INVESTMENT RATIONALE

Punj Lloyd Limited (PLL) was incorporated in September 26th of the year 1988 as Punj Lloyd Engineering Private Limited. While it started operations with pipelines, followed by tanks and terminals, refineries, power and civil infrastructure, the company has grown rapidly to augment its portfolio to include a whole gamut of services ranging from Upstream, Midstream to Downstream segments of the energy sector, to petrochemicals, chemicals, biofuels, utilities and buildings. PLL is a transnational company specialising in the energy and infrastructure sectors.

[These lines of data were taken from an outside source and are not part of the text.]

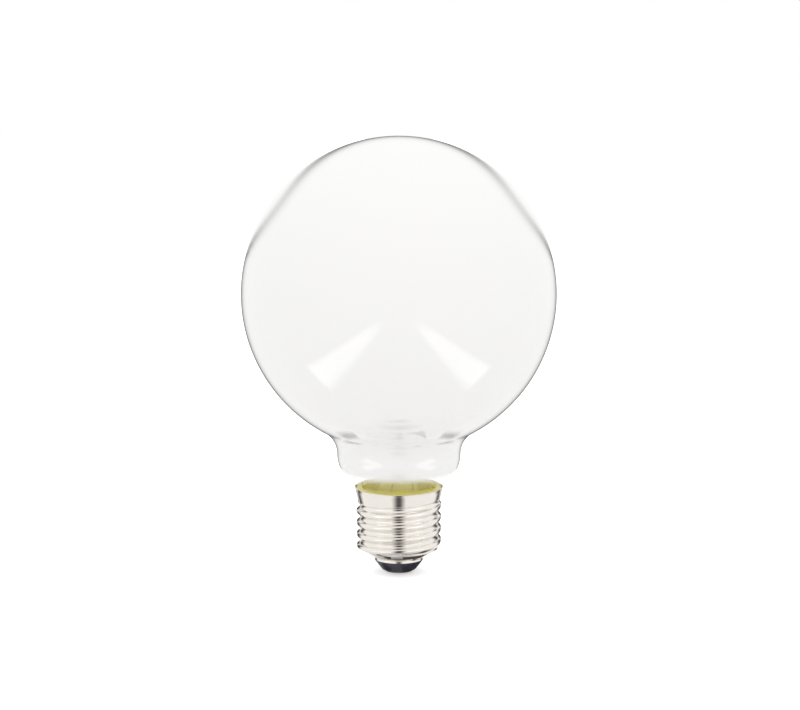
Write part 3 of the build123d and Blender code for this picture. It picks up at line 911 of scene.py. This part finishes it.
def upright(name, start, end, top, darkest):
    """A card on the line from start to end, up to top, in millimetres, with soft sides and top."""
    foot = card_height / MM
    rows = []
    levels = []
    for up in across:
        z = foot + (top - foot) * up
        places = [Vector((*start, z)).lerp(Vector((*end, z)), a) * MM for a in across]
        depths = [soft_edge(a, 0.4) * min(1, (1 - up) / 0.4) for a in across]
        rows.append(places)
        levels.append([1 - (1 - darkest) * depth for depth in depths])
    graded_card(name, rows, levels, soft_card)


for name, side in (("left", -1), ("right", 1)):
    upright(f"dark_flag_{name}", (side * 29.5, 5.0), (side * 21.5, 20.5), top=26, darkest=0.02)
upright("middle_card", (-9, -30), (9, -30), top=32, darkest=0.08)

# %% Lay the dark cards on the floor, in millimetres
foot_width = 36
foot_start = 13
foot_depth = 11
foot_height_above = 0.4


def foot_place(a, b):
    """Where these shares of the foot card's width and depth are, in metres."""
    return ((a - 0.5) * foot_width * MM, -(foot_start + foot_depth * b) * MM, foot_height_above * MM)


foot_places = [[foot_place(a, b) for a in across] for b in across]
foot_glows = [[1 - 0.92 * soft_edge(a, 0.5) * soft_edge(b, 0.3) for a in across] for b in across]
graded_card("foot_card", foot_places, foot_glows, soft_card)
# Painted shadow: these two patches darken the floor just under the bulb, where the contact shadow
# falls, as the cap mirrors it.
floor_card("painted_shadow_patch", 1.5, -9, 16, 9, dark_card)
floor_card("small_painted_shadow_patch", -9, -6.5, -3, -2.5, dark_card)

# %% [markdown]
# ## The dark ring that draws the globe's rim
#
# At its rim the glass mirrors what stands just behind it. A card that follows those mirrored rays
# is easy to place: from each point of the rim, rays fan out backwards, and the card's mesh is where
# they meet a wall behind the bulb or the floor. Each point stores how bright the card is there. It
# is dark for the rays that turn least, which draws the thin line. High up on both sides the dark
# moves inwards and turns grey, as below a large window.

# %% Trace the rim's rays to the wall and the floor
camera_elevation = radians(8.75)
globe_middle = Vector((0, 0, globe_height))
into_scene = Vector((0, cos(camera_elevation), -sin(camera_elevation)))
upwards = Vector((0, sin(camera_elevation), cos(camera_elevation)))
wall_place = 300 * MM


def rim_ray(turn, fan):
    """Where the ray from this turn of the rim, fanned out by this angle, meets wall or floor."""
    outwards = Vector((cos(turn), 0, 0)) + upwards * sin(turn)
    origin = globe_middle + outwards * globe_radius
    heading = into_scene * cos(fan) + outwards * sin(fan)
    length = (wall_place - origin.y) / heading.y
    if heading.z < 0:
        length = min(length, (card_height - origin.z) / heading.z)
    return origin + heading * length


# %% Say how dark the ring is
lift_start = 14
lift_skew = 0.6
outline_width = 9
ring_depth = 0.95


def bell(offset, width):
    """1 in the middle, and less the further off it is."""
    return exp(-((offset / width) ** 2))


def ring_glow(turn, fan):
    """How bright the ring is there, with both angles in degrees."""
    lean = min(turn, 180 - turn)
    share = max(0, (lean - lift_start) / (90 - lift_start))
    lifted = sin(pi * share**lift_skew) ** 2
    darkest = 8 + 39 * lifted
    inner = bell(fan - darkest, 16 - 7 * lifted) * (1 - 0.2 * lifted)
    outline = bell(fan, outline_width) * (1 - 0.6 * lifted)
    return 1 - ring_depth * max(inner, outline)


# %% Make the ring card
turns = range(0, 360, 3)
fans = range(0, 64, 3)
ring_rows = [[rim_ray(radians(turn), radians(fan)) for turn in turns] for fan in fans]
ring_levels = [[ring_glow(turn, fan) for turn in turns] for fan in fans]
dark_ring = graded_finish("dark_ring", (1, 1, 0.97))
graded_card("dark_ring", ring_rows, ring_levels, dark_ring, closed=True)

# %% [markdown]
# ## The camera
#
# The camera stands 600 mm from the bulb and a little above it, with a long lens, which keeps the
# globe round. Its aim is a point on the bulb's axis a little below the globe's middle.

# %% Place the camera
camera_distance = 600 * MM
aim = Vector((0.35 * MM, 0, 67.44 * MM))
lens = bpy.data.cameras.new("camera")
lens.lens = 89.1
lens.sensor_width = 36
camera = bpy.data.objects.new("camera", lens)
camera.location = aim - into_scene * camera_distance
camera.rotation_euler = into_scene.to_track_quat("-Z", "Y").to_euler()
scene.collection.objects.link(camera)
scene.camera = camera
scene.view_settings.view_transform = "Standard"
print("The camera is", round(camera.location.z / MM), "mm above the floor")
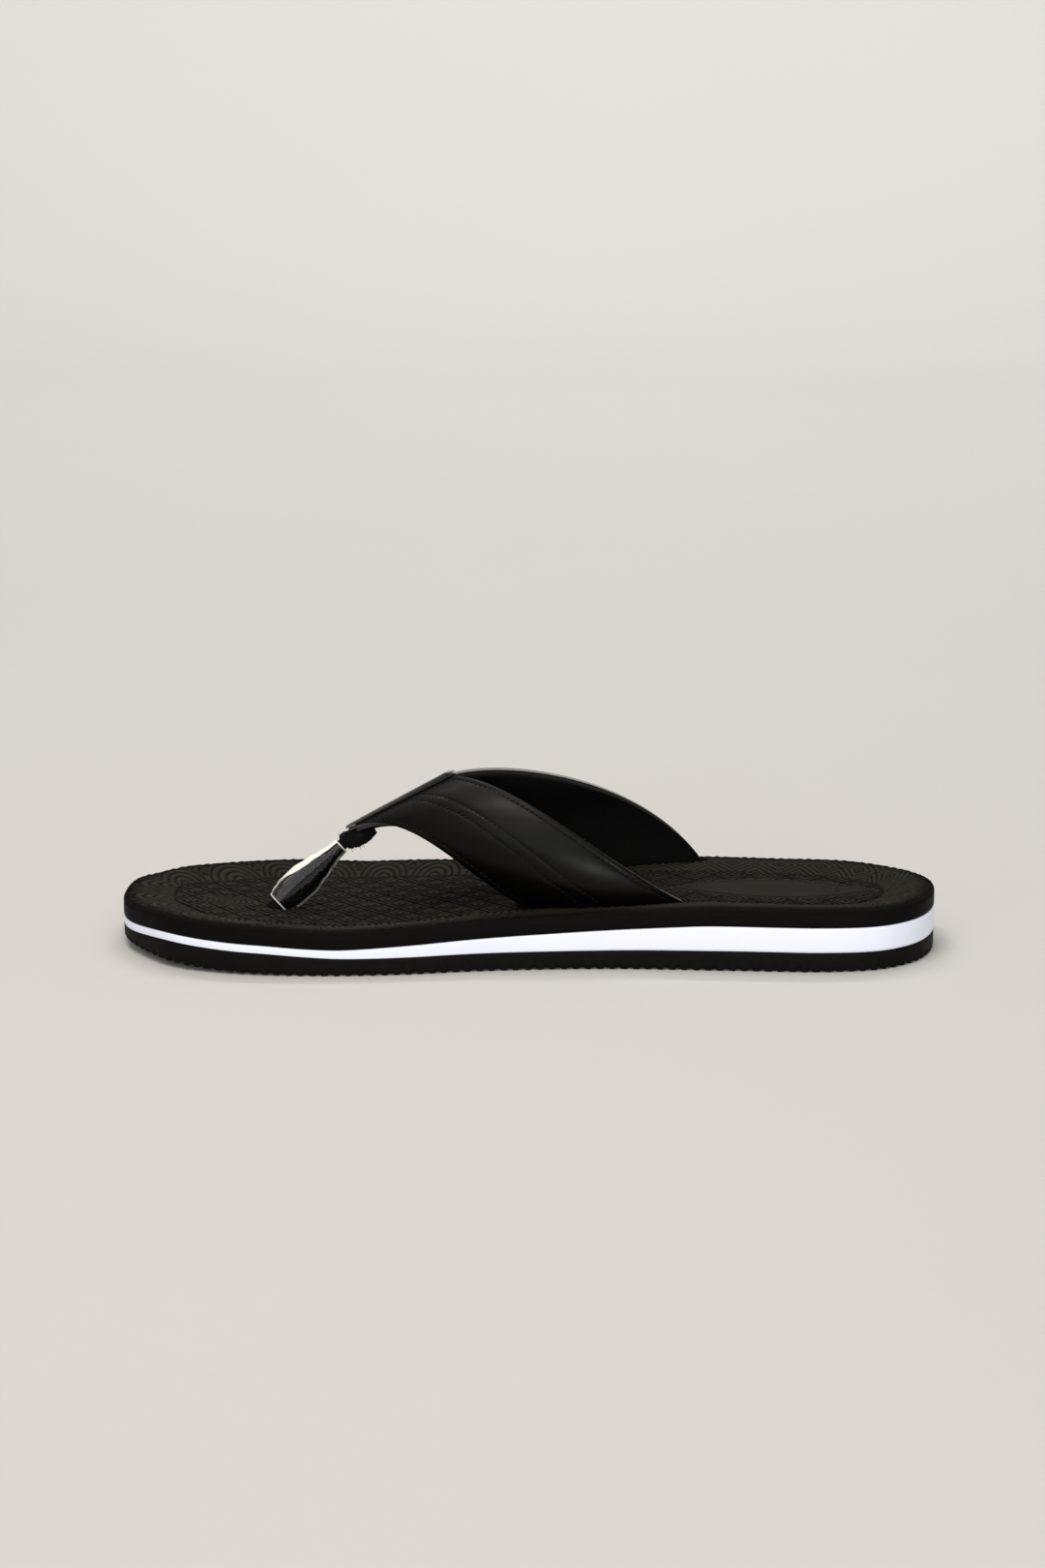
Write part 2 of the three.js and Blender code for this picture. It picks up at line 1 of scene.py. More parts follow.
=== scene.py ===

The Company provides integrated design, engineering, procurement, construction and project management services. Its operations spread across the Middle East, Africa, the Caspian, Asia Pacific and South Asia. PLL holds an ISO 9001:2000, ISO 14001:1996 and OHSAS 18001:1999 certifications. The Company extends EPC services ranging from Oil & Gas, Refineries, Civil Infrastructure, Thermal Power, Asset Management and Telecom & Broadband. Company’s order book stood at Rs27, 889.3crore which is 2.3x its FY09 revenues and 2.1 its FY10E revenues.

Key Developments

In August 2009, company raised Rs. 670 crore via the Qualified Institutional Placement (QIP) at Rs.240.2 per equity share and company also raised Rs 600 crore through private placement of Secured Redeemable Non Convertible Debentures (NCDs).

Company’s order book stood at ~Rs26, 800crore which is 2.0x its FY10E
revenues.

Valuations

We believe majority of the negatives for the company are overdone and priced in especially from the view of its subsidiary, however a key concern despite strong order book is the shrinking EBIDTA margin of the company on account of its subsidiary; however management has indicated that company has completed executing majority of its legacy orders and hence margin are expected to improve going forward. We believe company’s top-line will continue to grow at a healthy pace given the strong order book the company possesses while we expect the EBIDTA margin improve marginally form current levels, and profitability margin to improve on the back of repayment of high cost debt. At the CMP of Rs.204.5 the stock is trading at 13.5x its FY11E EPS of Rs15.1 and 6.3x its FY11E EV/EBIDTA. We believe reactions are overdone and negatives have been factored in and thus recommend a “Buy” on the stock with a SOTP target Price of Rs.239.7.